> _Material provided_

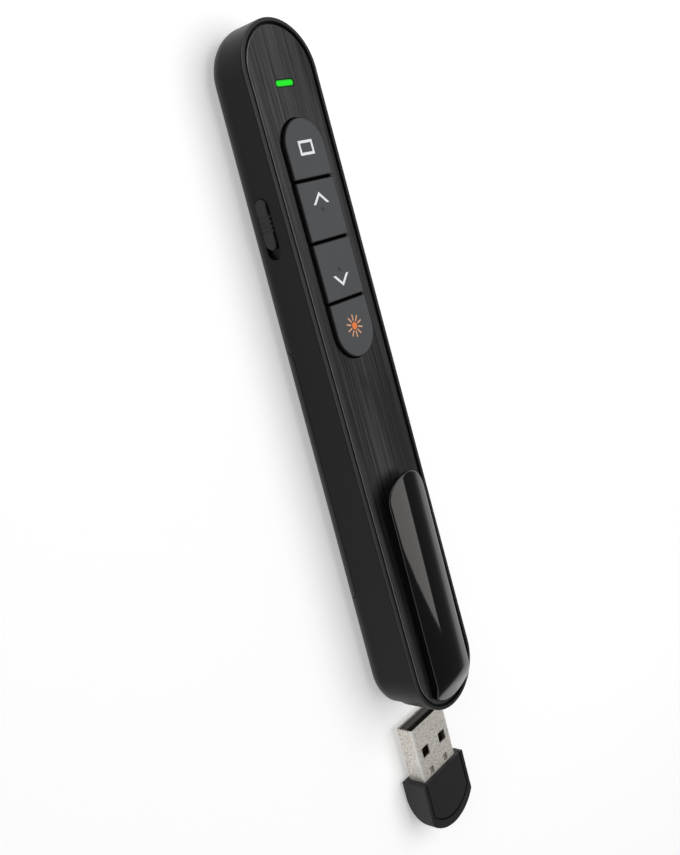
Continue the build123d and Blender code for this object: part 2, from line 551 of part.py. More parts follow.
# ---- laser -------------------------------------------------------------------------------
with BuildPart() as laser_barrel:
    with BuildSketch(section(BARREL_FRONT, LASER_Z)):
        Circle(BARREL_RADIUS)
        Circle(1.1, mode=Mode.SUBTRACT)
    extrude(amount=BARREL_FRONT - BARREL_BACK)
    with BuildSketch(section(BARREL_FRONT, LASER_Z)):
        Circle(1.8)
    extrude(amount=1.4, mode=Mode.SUBTRACT)
    with BuildSketch(section(BARREL_BACK + 3.0, LASER_Z)):
        Circle(1.7)
    extrude(amount=3.0, mode=Mode.SUBTRACT)
laser_barrel.part.label = "laser_barrel"

with BuildPart() as laser_lens:
    with BuildSketch(section(BARREL_FRONT - 0.4, LASER_Z)):
        Circle(1.78)
    extrude(amount=1.0)
    chamfer(laser_lens.faces().sort_by(Axis.Y)[-1].edges(), 0.3)
laser_lens.part.label = "laser_lens"

with BuildPart() as laser_diode:
    with BuildSketch(section(BARREL_BACK + 3.0, LASER_Z)):
        Circle(1.68)
    extrude(amount=2.4)
    with BuildSketch(section(BARREL_BACK + 0.6, LASER_Z)):
        with PolarLocations(0.8, 3):
            Rectangle(0.4, 0.4)
    extrude(amount=2.2)
laser_diode.part.label = "laser_diode"

with BuildPart() as laser_bezel:
    with BuildSketch(section(HALF + 1, LASER_Z)):
        Circle(BEZEL_RADIUS)
        Circle(APERTURE_RADIUS, mode=Mode.SUBTRACT)
    extrude(amount=3.6)
    with BuildSketch(section(HALF - 1.6, LASER_Z)):
        Circle(BEZEL_RADIUS)
        Circle(APERTURE_RADIUS - 0.4, mode=Mode.SUBTRACT)
    extrude(amount=1.0)
    add(OUTER, mode=Mode.INTERSECT)
laser_bezel.part.label = "laser_bezel"

with BuildPart() as laser_window:
    with BuildSketch(section(HALF - 1.0, LASER_Z)):
        Circle(APERTURE_RADIUS - 0.01)
    extrude(amount=0.6)
laser_window.part.label = "laser_window"

# ---- cell, contacts and cover ------------------------------------------------------------
with BuildPart() as battery_cell:
    with BuildSketch(section(CELL_FRONT - CELL_NUB, CELL_Z)):
        Circle(CELL_RADIUS)
    extrude(amount=CELL_LENGTH - CELL_NUB)
    chamfer(battery_cell.edges().filter_by(GeomType.CIRCLE), 0.35)
battery_cell.part.label = "battery_cell"

with BuildPart() as battery_terminal:
    with BuildSketch(section(CELL_FRONT, CELL_Z)):
        Circle(1.9)
    extrude(amount=CELL_NUB)
    chamfer(battery_terminal.faces().sort_by(Axis.Y)[-1].edges(), 0.2)
battery_terminal.part.label = "battery_terminal"

with BuildPart() as positive_contact:
    with BuildSketch(section(CELL_FRONT + CONTACT, CONTACT_LOW)):
        Rectangle(CONTACT_WIDTH, CONTACT_HIGH - CONTACT_LOW, align=(Align.CENTER, Align.MIN))
    extrude(amount=CONTACT)
    # tab over the end wall to the board
    with BuildSketch(section(BOARD_TAIL + 1.3, CONTACT_HIGH - CONTACT)):
        Rectangle(2.4, CONTACT, align=(Align.CENTER, Align.MIN))
    extrude(amount=BOARD_TAIL + 1.3 - CELL_FRONT)
positive_contact.part.label = "positive_contact"

with BuildPart() as negative_contact:
    with BuildSketch(section(SPRING_BACK, CONTACT_LOW)):
        Rectangle(CONTACT_WIDTH, CONTACT_HIGH - CONTACT_LOW, align=(Align.CENTER, Align.MIN))
    with BuildSketch(section(SPRING_BACK, STRIP_LOW)):
        Rectangle(
            STRIP_X + CONTACT, STRIP_HIGH - STRIP_LOW, align=(Align.MIN, Align.MIN)
        )
    extrude(amount=CONTACT)
    # return strip along the trough to the board
    with BuildSketch(section(BOARD_TAIL + 1.3, STRIP_LOW)):
        with Locations((STRIP_X, 0)):
            Rectangle(CONTACT, STRIP_HIGH - STRIP_LOW, align=(Align.MIN, Align.MIN))
    extrude(amount=BOARD_TAIL + 1.3 - SPRING_BACK + CONTACT)
negative_contact.part.label = "negative_contact"

with BuildPart() as battery_spring:
    spring_length = CELL_BACK - SPRING_BACK - SPRING_WIRE - 2 * FIT
    with BuildLine():
        coil = Helix(
            pitch=spring_length / SPRING_TURNS, height=spring_length, radius=SPRING_TIP,
            center=(0, CELL_BACK - SPRING_WIRE / 2 - FIT, CELL_Z), direction=(0, -1, 0),
            cone_angle=SPRING_FLARE,
        )
    with BuildSketch(Plane(origin=coil @ 0, z_dir=coil % 0)):
        RegularPolygon(SPRING_WIRE / 2, side_count=4)
    sweep()
battery_spring.part.label = "battery_spring"

with BuildPart() as battery_cover:
    add(OUTER)
    add(HOLLOW, mode=Mode.SUBTRACT)
    add(cover_cut(0), mode=Mode.INTERSECT)
    # hooks under the shell's edge, and the snap tongue at the nose end
    with BuildSketch(section(COVER_BACK + 2.0, BACK_WALL)):
        with Locations((-TAB_X, 0), (TAB_X, 0)):
            Rectangle(TAB_WIDTH, TAB_THICKNESS, align=(Align.CENTER, Align.MIN))
    extrude(amount=2.0 + TAB_REACH)
    with BuildSketch(section(COVER_FRONT, BACK_WALL / 2)):
        Rectangle(5.0, 2.4, align=(Align.CENTER, Align.MIN))
    extrude(amount=0.8)
battery_cover.part.label = "battery_cover"

# ---- pocket clip -------------------------------------------------------------------------
# The blade's arched crown runs straight from the tip to the root, then slopes down to the tail.
crown_fall = (CLIP_CROWN_FRONT - CLIP_CROWN_BACK) / (CLIP_FRONT - CLIP_ROOT)
tail_fall = (CLIP_CROWN_BACK - CLIP_EDGE) / (CLIP_BREAK - CLIP_BACK)


def blade_line(y, crown, fall):
    """Work plane across the blade, on its crown at y, facing the tail along the crown's fall."""
    return Plane(
        origin=on_face(0, y, -crown), x_dir=(1, 0, 0), z_dir=FACE.y_dir * -1 - FACE.z_dir * fall
    )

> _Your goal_
Copy every line of the listing where the word "from" appears.

> _Solution for this problem_
Continue the build123d and Blender code for this object: part 2, from line 551 of part.py. More parts follow.
# The blade's arched crown runs straight from the tip to the root, then slopes down to the tail.